As children, we marvelled at his many pen drawings of scary monsters, which he drew with great affection using his special Lamy pens and tongue to guide the lines!


He could start a line in any part of a figure, like the tip of a finger and produce the whole image in perfect proportion, with careful shading and fine lettering for commentary.


This talent came in handy at Medical school, where in those days students were required to draw detailed anatomical sketches of anything from the cellular structure of a blood cell to the human skull. My family still have all of his precious artworks.


Like my Dad, I have always loved to draw and paint, with my favourite imagery being the lines and curves of nature and the sensuality of landscape coming together to form an intricate network of stories.

When someone important leaves your life and you are in the midst of grieving, you have no choice but to take a different direction.


This can happen in a multitude of ways.
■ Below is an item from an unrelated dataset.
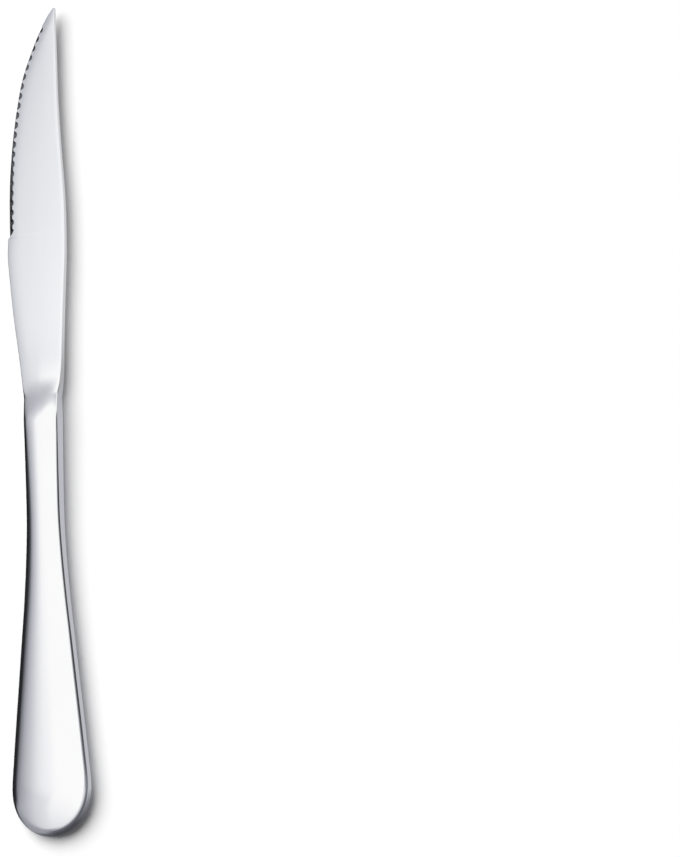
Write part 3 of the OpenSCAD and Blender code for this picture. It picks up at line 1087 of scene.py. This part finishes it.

You may come unstuck, fight, rage and choose to take a rocky road back. You may take to quietly folding away the memories like a perfect white handkerchief and gently store them away in a safe place, to be neatly forgotten.


But for me, memories create connection and they live with you for as long as you need them. They have a purpose to re-energize you and take you somewhere fresh and exciting.

I happened across those photos from King Island some months later in a reflective moment, flicking through each image on my phone. I decided to upload the photos to my computer to see what they looked like in a larger scale.


It was at that moment that I realised the power of these miniature landscapes. They were all the elements I loved in an image. The subtle colours of greens, greys, earthen browns, bright yellows and pinks. Thick lines weaving through bold sensual shapes, light flooding across what looked like miniature hills and fast running streams of silver lines. The curve of a woman’s back against the gentle softness of a field of mottled green leaves and sun-bleached coral.


There was a story to tell in these landscapes. But the photographs were only the starting point.


After creating some small pieces, the idea came to use those photos from King Island as a basis for a series of works. I went back to the photos and began looking at sections of the images to draw from for the final miniature landscapes. I realised that I still had my skills after so many years of not being practised.


This was an incredibly exciting personal moment. Many people talk about ‘being in the flow’. This applies to all areas of life, not just artistic ones. A good friend of ours only told us recently that he feels that flow when he is transversing across some challenging wilderness on his mountain bike.


I have been lucky to find my flow as an artist. Although I have transversed through difficult emotions and deep sadness to get to this point, the real heart of the matter is that I am on my way and sharing this story with others.


It was my Uncle who some months later after Dad’s death told me why Dad had chosen King Island as his place to return. He told me Dad felt at peace to be exactly who he was and not as others knew him in his professional life. King Island was where he could rest his mind, slow down his journey and take time to reflect.


Dad’s final words of wisdom were; “life is meaningless without death.”

Thanks Dad for sending me in a new and wonderful direction.